Eventually she filed a civil rights discrimination complaint against her employer in Coleman-Adebayo v. Browner. After a trial experience that reads in the book like a taut legal thriller, she prevailed in 2000. She calls herself a fluke—a member of the less than two percent of federal employees who have actually won cases against their employers. Being a fluke also made her a story, and her story struck a nerve. Suddenly employees from every corner of government, including the EPA, started sharing their tales. Those stories and others gave her a voice that could be used to change the system. She testified before Congress, and helped to get a whistle-blower’s protection act to pass unanimously in the House and Senate. In 2003, Good Housekeeping magazine gave her the top award for women in government.

No FEAR, signed into law in 2002 by President George W. Bush, does several things to make federal agencies accountable for employee complaints. New hires must be informed of their rights against retaliation and discrimination for whistle-blowing within 90 days of joining a federal agency, and reminded again annually. Every two years, employees should have training about rights and remedies. All federal agencies must openly report on data including employee complaints, court cases, and the amount of money the agency was required to reimburse for violations, and Congress must review the reports biannually. “This is huge data in terms of Congress taking a picture of the federal government,” she says. On any federal agency Web site today, visitors are one click away from this information.

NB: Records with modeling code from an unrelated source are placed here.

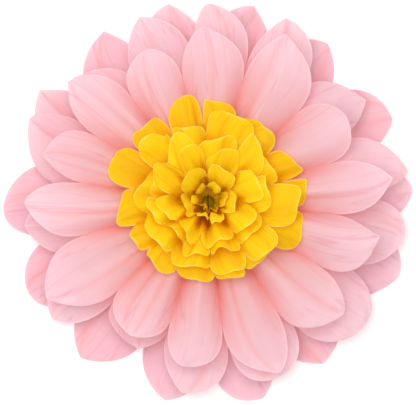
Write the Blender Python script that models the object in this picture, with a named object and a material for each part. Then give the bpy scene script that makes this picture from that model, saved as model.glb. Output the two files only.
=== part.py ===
"""A flower pom pom of tissue paper, in metres, +Z up, lying on its back on z = 0.

Nine sheets are folded together like an accordion, tied round the middle, cut to petals at both
ends and spread into a ring. Every sheet passes through the tie, so each one is a surface that
starts there and fans outwards. A point on a sheet is given by three values:
    distance    how far the paper has run from the tie
    azimuth     the direction seen from above, in degrees, 0 along +X
    elevation   the slope of the straight line from the tie to the point, in radians
The start of that line climbs a little with its slope, so that the gathered sheets lie on each
other at the tie. Two lines of different elevation then never cross, and a sheet that keeps its
elevation above the sheet below it can't cut through it.
"""

import math
import random
from dataclasses import dataclass
from functools import cache

import bmesh
import bpy
import numpy as np

MM = 0.001

# Tissue. The thickness is that of a stiffened stand-in, real tissue is about a tenth of it.
PAPER_THICKNESS = 0.45 * MM
CLEARANCE_AT_TIE = 0.35 * MM
CLEARANCE_OPEN = 2.7 * MM
OPEN_FROM = 20 * MM
DRAPE_SOFTNESS = 2.0 * MM

# Tie
TIE_HEIGHT = 9 * MM
TIE_CLIMB = 9 * MM
NECK_RADIUS = 5 * MM
SLIT_TAPER = 1 * MM
WIRE_DIAMETER = 0.7 * MM
WIRE_CLEARANCE = 0.3 * MM
TWIST_LENGTH = 13 * MM
TWIST_START = 2 * MM
TWIST_TURNS = 1.0
STRAND_CLEARANCE = 0.08 * MM
STEPS_PER_TURN = 6

# Folding. A pleat rises and falls about the slope of its sheet, from nothing at the tie to its
# full height at a share of the sheet's length. A petal's own shape begins a little before the
# petals part, and it blends into the next petal's near the valley between them.
SLIT_AZIMUTH = 90.0
SPREAD_OVER = 45 * MM
RUFFLE_LENGTH = 24 * MM
PLEAT_MEAN = 0.6
PLEAT_FULL_AT = 0.5
LIFT_FROM = 0.2
PETAL_FROM = 0.8
BLEND_FROM = 0.25
BLEND_TO = 0.75
CUP_RANGE = (-0.5, 1.0)
CREASE_RANGE = (0.2, 1.0)

# A pink petal's crease may be pressed in: share of the pleat's height (none where the draw is
# below 0) and share of the petal's half width that it takes.
DENT_RANGE = (-0.9, 0.9)
DENT_HALF_WIDTH = 0.5

# Sideways bend of a petal's tip, at most, as a share of the step from petal to petal
BEND = 0.2

# The innermost petals stand no steeper than this, so that they don't lean over the middle.
STEEPEST = math.radians(86)

# Cut of the petals' edges
TIP_ROUNDNESS = 2.4
PINK_POINTED = (0.42, 1.05)
YELLOW_POINTED = (0.25, 0.5)

# The yellow centre leans a little to one side.
LEAN = 5.5 * MM
LEAN_AZIMUTH = 80.0

# Disorder of the yellow petals: share of a petal's step, and shares of its length
AZIMUTH_DISORDER = 0.25
LENGTH_RANGE = (0.9, 1.04)

# Where a sheet's surface has its points: columns across a petal, from its left edge at -1 to its
# right edge at 1, rows as shares of the way from the neck to where the petals part, then rows
# along the free petal.
PINK_COLUMNS = (-1, -0.5, 0, 0.5, 1)
PINK_ROWS = (0.2, 0.55, 1.0)
YELLOW_COLUMNS = (-1, -0.4, 0.4, 1)
YELLOW_ROWS = (0.18, 0.42, 0.7, 1.0)
PINK_FREE_ROWS = 3
YELLOW_FREE_ROWS = 3
WELD_DISTANCE = 0.001 * MM

# Colours
PINK = (0.93, 0.56, 0.63)
YELLOW = (0.98, 0.72, 0.02)
TINNED_WIRE = (0.62, 0.6, 0.57)

# Petals of the pink sheets, each the azimuth of its tip in degrees and its length in mm.
PINK_TIPS_1 = (
    (101, 148), (126, 147), (151, 148), (180.5, 150.5), (204, 148), (232, 148), (259, 149),
    (283, 150), (306, 146), (341, 150), (362.6, 150), (389, 149), (413, 146), (440, 148),
)
PINK_TIPS_2 = (
    (107, 144), (135, 135), (160, 144), (188, 135), (213, 142), (240, 119), (265, 141),
    (291, 138), (319, 146), (352, 146), (372, 148), (398, 137), (424, 146), (445, 145),
)
PINK_TIPS_3 = (
    (115, 123), (137, 136), (162, 126), (181, 138), (209, 138), (240, 117), (265, 124),
    (288, 136), (316.5, 130), (344, 132), (365, 139), (390, 122), (420, 137), (448, 130),
)


@dataclass(frozen=True)
class Sheet:
    """One sheet of tissue. Heights are in metres, slopes and lift in degrees.

    slopes are the four controls of the sheet's slope from the tie to the tips. joined is how far
    out its petals part. ridge, sway, cup, curl and ruffle are heights of a pleat's crease, of its
    lean to one side, of a petal's raised edges, of its rolled tip and of its wavy rim.
    """

    name: str
    tips: tuple
    slopes: tuple
    joined: float
    ridge: float
    sway: float
    cup: float
    curl: float
    ruffle: float
    lift: float
    seed: int
    yellow: bool = False

    @property
    def petals(self):
        """How many petals the sheet has all round."""
        return len(self.tips)


def even_tips(petals, length, turn, seed):
    """Petals spread evenly with a little disorder: (azimuth in degrees, length in mm)."""
    dice = random.Random(seed)
    step = 360 / petals
    tips = []
    for i in range(petals):
        shift = dice.uniform(-AZIMUTH_DISORDER, AZIMUTH_DISORDER)
        azimuth = SLIT_AZIMUTH + turn + (i + 0.5 + shift) * step
        tips.append((azimuth, length * dice.uniform(*LENGTH_RANGE)))
    return tuple(tips)


def yellow_sheet(number, petals, length, turn, slopes, **heights):
    """A sheet of the centre, whose petals are spread evenly."""
    seed = 20 + number
    tips = even_tips(petals, length, turn, seed)
    return Sheet(f"yellow_sheet_{number}", tips, slopes, seed=seed, yellow=True, **heights)


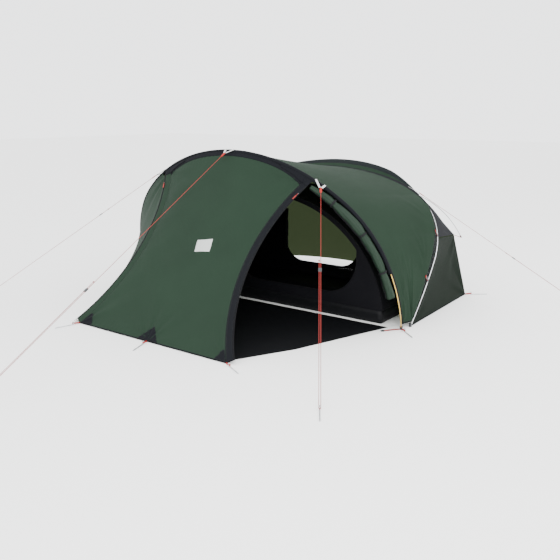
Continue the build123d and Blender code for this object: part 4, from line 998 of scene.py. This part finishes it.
for name, rows, finish, inside, node, slot, size in (
    ("rear_side_cloth", side_rows, REAR_GREEN_PAINTED_SHADE, FLY_INSIDE_PAINTED_BACKLIGHT, "rear_side", "rear_fabric", (1.40, 0.75)),
    ("vent_hood_cloth", hood_rows, CHARCOAL, None, "vent_hood", "dark_fabric", (0.80, 0.65)),
):
    for side, placed in two_sides(rows).items():
        placed = outward_side(placed)
        piece = cloth(f"{name}_{side}", placed, finish, 0.0012, inside=inside, outward=CENTRE)
        declare_sheet(piece, *size, "stretched", ["rear_pole"], [f"{node}_{side}"], slot)
        SEAMS += [seam_line(placed, e, 0.007) for e in ("left", "right")]
        lower_edge = "top" if placed[0, :, 2].mean() < placed[-1, :, 2].mean() else "bottom"
        hem_tape(f"{name}_{side}_tape", placed, lower_edge, 0.010)

# %% [markdown]
# ## The side doors
# The right door is zipped shut. It is the same cloth as the porch and hangs a little
# slack between its zip and the pole, so long shallow folds run across it.

# %% Right door
door_foot_v = edge_foot_v(HEM_Z, -0.010)
zip_side = np.array([edge_at(0.05 + (door_foot_v - 0.05) * v, -0.010) for v in np.linspace(0, 1, 90)])
door_top_s = front.s_at_y(-EDGE_TOP_Y) - 0.070
door_s = [door_top_s * (1 - v) + 0.012 * v for v in np.linspace(0, 1, 90)]
hoop_side = np.array([front.at(s, 0.0, -FRONT_SEAM) for s in door_s])
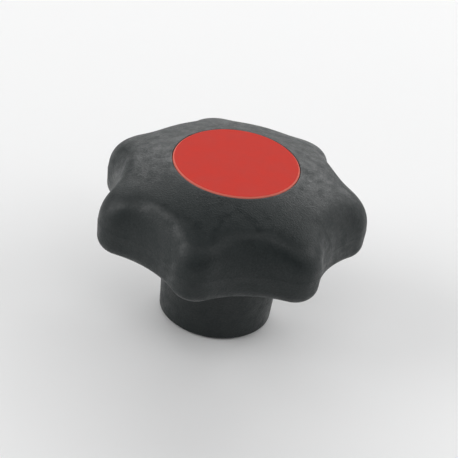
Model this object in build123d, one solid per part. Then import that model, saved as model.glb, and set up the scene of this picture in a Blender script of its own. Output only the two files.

There is also a new impact on the bottom line. When Coleman-Adebayo won her judgment against the EPA, the settlement came from a government slush fund. Today, such settlements come directly out of that agency’s budget. “That is not a small thing,” she says. “When I was fighting my battles, there was no concern from managers that they were going to be held accountable for anything.”

After her victory, Coleman-Adebayo continued on as a senior policy analyst at the EPA for many years. She was let go in 2008 in the administration transition from Bush to Obama (Carol Browner had been brought back in to oversee environment and energy issues at the time). Due to work-related injuries, Coleman-Adebayo had worked successfully the previous five years from an EPA-appointed home office. She continues to press the agency over her departure, and has filed a wrongful termination suit against the EPA. Her health is one casualty of her cause; her family life was another. “Even though I won in court, I lost so much time with my kids,” she says. Her two children are now attending college.

Coleman-Adebayo continues to be an advocate for whistle-blowers. She founded the No FEAR Institute, a nonprofit organization that educates the public about federal sector discrimination, and helps victims of discrimination. She also continues to spread the word about the plight of the vanadium miners. In 2003, she traveled back to Brits on a research mission with Barnard students from the Mellon Mays Undergraduate Fellows and General Electric Fellows programs, including Hayley Holness ’05, Alexandra Severino ’05, Kendra Tappin ’05, and Alexandria Wright ’05; Barnard professors Diane Dittrick and Timothy Halpin-Healy; a contingent from Smith College; and a film crew. She also brought her daughter, Sade, who was able to see firsthand the struggles that consumed her mother. On March 25, 2004, the Barnard Mellon Mays Undergraduate Fellowship Program sponsored a symposium about the trip; a visiting miner from South Africa stood up to tell his powerfully emotional story. The young women involved were as moved as Coleman-Adebayo herself had once been. In November, the Barnard Organization of Soul Sisters (BOSS) plans to have Coleman-Adebayo back on campus to discuss the research experience of Barnard students now chronicled in her book. “I think those are the kinds of experiences that can whet the appetite of young people,” says Coleman-Adebayo. “When they get that small taste of what it’s like to save a life…. They will say, I can do this, I can make a difference, I can change history.”